AUSTIN, Texas (AP) — A Texas judge ruled Friday the state’s abortion ban has proven too restrictive for women with serious pregnancy complications and must allow exceptions without doctors fearing the threat of criminal charges.
The ruling is the first to undercut Texas’ law since it took effect in 2022 and delivers a major victory to abortion rights supporters, who see the case as a potential blueprint to weaken restrictions elsewhere that Republican-led states have rushed to implement.
“For the first time in a long time, I cried for joy when I heard the news,” lead plaintiff Amanda Zurawski said in a statement. “This is exactly why we did this. This is why we put ourselves through the pain and the trauma over and over again to share our experiences and the harms caused by these awful laws.”
The challenge is believed to be the first in the U.S. brought by women who have been denied abortions since the Supreme Court last year overturned Roe v. Wade, which for nearly 50 years had affirmed the constitutional right to an abortion.
The state is expected to seek a swift appeal and has argued that Texas’ ban already allows exceptions, calling doctors’ fears of prosecution unfounded.
“Today’s ruling should prevent other Texans from suffering the unthinkable trauma our plaintiffs endured,” said Nancy Northup, President and CEO of the Center for Reproductive Rights, which helped bring the lawsuit. “It would be unconscionable for the State of Texas to appeal this ruling.”
The immediate impact of State District Judge Jessica Mangrum’s decision was unclear in Texas, where all abortion clinics have shuttered in the past year.
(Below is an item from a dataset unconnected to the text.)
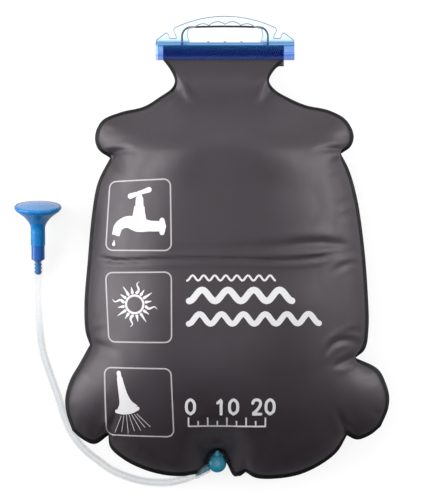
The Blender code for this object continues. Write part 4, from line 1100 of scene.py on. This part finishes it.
def film(name, side, fine, folds, seed):
    """One film of the bag, from its welded edge to the mouth folded over the rod."""
    chain, inner, grid = film_grid(side, fine)
    height, edge_height = film_heights(side, chain, inner, grid, folds, seed)
    rows, columns = height.shape
    vertices = [(*place, z) for place, z in zip(grid.reshape(-1, 2), height.ravel())]
    body = np.arange(rows * columns).reshape(rows, columns).tolist()
    edge = list(range(len(vertices), len(vertices) + len(chain)))
    vertices += [(*place, z) for place, z in zip(chain, edge_height)]
    rim = [row[0] for row in body[::-1]] + body[0][1:] + [row[-1] for row in body[1:]]

    last = [edge[0], *body[-1], edge[-1]]
    mouth_x = np.array([vertices[index][0] for index in last])
    radius = FOLD_RADIUS + (FILM_PITCH if side > 0 else 0)
    layer = FILM_PITCH * (1 + side / 2)
    tail = [(MOUTH_Y - tail_length(mouth_x) * share, RAIL_Z - layer) for share in TAIL_SHARES]
    strip = [last]
    for y_row, z_row in fold_path(radius, layer) + tail:
        strip.append(list(range(len(vertices), len(vertices) + len(last))))
        vertices += [(x, y, z_row) for x, y in zip(mouth_x, np.broadcast_to(y_row, mouth_x.shape))]

    weld_faces, strip_faces = quads([edge, rim]), quads(strip)
    mesh = mesh_of(name, vertices, weld_faces + quads(body) + strip_faces)
    obj = add(name, mesh, LOOKS["film"], LOOKS["weld"], LOOKS["fold"])
    # Slot 1, the weld's dark look, is painted shade: besides the weld itself it covers the first ring of the
    # film's own cells along the seam, where the film turns steeply down.
    plain, weld, fold = 0, 1, 2
    finishes = [weld] * len(weld_faces) + [weld] * (columns - 1)
    finishes += [weld, *[plain] * (columns - 3), weld] * (rows - 2)
    out_of_rail = (len(tail) + 1) * (len(last) - 1)
    finishes += [fold] * (len(strip_faces) - out_of_rail) + [plain] * out_of_rail
    mesh.polygons.foreach_set("material_index", finishes)
    mesh.shade_smooth()
    thickened(obj, FILM)
    return obj


def films():
    front = film("front_film", 1, FRONT_FINE, fold_lines(FRONT_FOLDS), FRONT_SEED)
    join(front, "bag", "front_panel")
    back = film("back_film", -1, BACK_FINE, [], BACK_SEED)
    join(back, "bag", "back_panel")
    return front


# Print on the front film, in pixels of the photograph. Knots are (x, y, width of the band)

FRAMES = [
    [(111, 182.5), (171.5, 180.5), (172.5, 250.5), (107, 250.3)],
    [(107, 272.3), (172.5, 271.5), (172.8, 340.2), (110.3, 340.6)],
    [(105.8, 366), (172, 366), (174.5, 434.5), (107, 434)],
]
FRAME_ROUND = 6.5
FRAME_LINE = 1.35
TAP_SPOUT = [(163, 226.8, 10), (152, 226.6, 10.5), (140, 225, 14.5), (129, 222.5, 11.5),
             (120.5, 226.5, 9), (117.2, 235.5, 7.8)]
TAP_FLANGE = [(163.4, 221, 5.0), (163.6, 227, 7.6), (163.4, 233, 5.0)]
TAP_BODY = [(140.5, 222, 15.5), (140.7, 213, 11.5), (141, 207, 10)]
TAP_NUT = [(141, 207.3, 8.2), (141, 200, 7.4)]
TAP_SPINDLE = [(141, 200, 4.6), (141.2, 194, 4.6)]
TAP_HANDLE = [(132, 197, 5.4), (141.2, 194, 3.4), (150.4, 191, 5.4)]
TAP_DROP = [(115.6, 240.4, 0.6), (115.4, 242.4, 2.0), (115.2, 244.4, 3.2)]
SUN = (136.4, 303.2)
SUN_RADIUS = 8.7
SUN_LINE = 2.1
RAYS = 16
RAY_START = 11.6
RAY_ENDS = (22.5, 17, 20.5, 17)
RAY_WIDTHS = (2.9, 0.5)
RAY_SWAY = 0.09
RAY_STEPS = 8
SHOWER_PIPE = [(120.2, 371, 4.2), (121, 376, 4.2)]
SHOWER_BELL = [(121, 375.5, 5.4), (122.6, 384, 6.8), (124.6, 393, 8.8), (126.6, 400, 12), (128.4, 406.4, 22)]
SHOWER_FACE = [(118.2, 409.6, 4), (123.5, 409.2, 7), (128.6, 408.4, 8), (133.7, 407.4, 7), (138.6, 406.2, 4)]
# The jets of the spray lean more and more to the right. Their x and y start from the first number,
# and each whole lean adds the second. So does the way they go, as pixels across for one down
SPRAYS = 7
SPRAY_STARTS = ((127.6, 10.5), (413.4, -1.6))
SPRAY_WAY = (0.08, 0.95)
SPRAY_REACHES = (18, 16.5)
SPRAY_LINE = 0.7
# Each line of waves: its left end, right end, middle, height, wavelength and weight
WATER = [(188, 274, 277.2, 2.6, 10.75, 2.0), (190, 290.5, 294.2, 5.4, 25.1, 6.4),
         (189.5, 317, 317, 4.8, 21.25, 5.6)]
WATER_STEP = 0.7
SCALE_LEFT = 189
SCALE_RIGHT = 264.5
SCALE_Y = 423.6
SCALE_LINE = 1.6
MARKS = 9
MARK_TOPS = (414.5, 418)
MARK_FOOT = 423
MARK_LINE = 1.5
NUMBERS = ((191, "0"), (226.75, "10"), (262.5, "20"))
NUMBER_Y = 411
NUMBER_HEIGHT = 14.5
NUMBER_LINE = 2.9
DIGIT_WIDTH = 0.56
DIGIT_SPACE = 1.7
DIGITS = {
    "0": [(0.5, 0), (0.1, 0.18), (0, 0.5), (0.1, 0.82), (0.5, 1), (0.9, 0.82), (1, 0.5), (0.9, 0.18),
          (0.5, 0)],
    "1": [(0.2, 0.78), (0.45, 0.9), (0.6, 1), (0.6, 0.5), (0.6, 0)],
    "2": [(0.02, 0.76), (0.16, 0.94), (0.5, 1), (0.86, 0.92), (0.96, 0.72), (0.8, 0.48), (0.4, 0.2), (0, 0),
          (0.5, 0), (1, 0)],
}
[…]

During two days of emotional testimony in an Austin courtroom, women gave wrenching accounts of learning their babies would not survive birth and being unable to travel long distances to states where abortion is still legal.
The court has been clear: doctors must be able to provide patients the standard of care in pregnancy complications. That standard of care in certain cases is abortion because it is essential, life-saving healthcare. This decision is a win for Texans with pregnancy complications, however Texas is still denying the right to abortion care for the vast majority of those who seek it.”
The challenge, filed in March, does not seek to repeal Texas’ abortion ban, but instead aims to force more clarity on when exceptions are allowed under the law, which is one of the most restrictive in the U.S.
Under the law in Texas, doctors who perform abortions risk life in prison and fines of up to $100,000. Opponents say that has left some women with providers who are unwilling to even discuss terminating a pregnancy.
The majority of U.S. adults, including those living in states with the strictest limits on abortion, want it to be legal at least through the initial stages of pregnancy, according to a poll released in late June by The Associated Press-NORC Center for Public Affairs Research.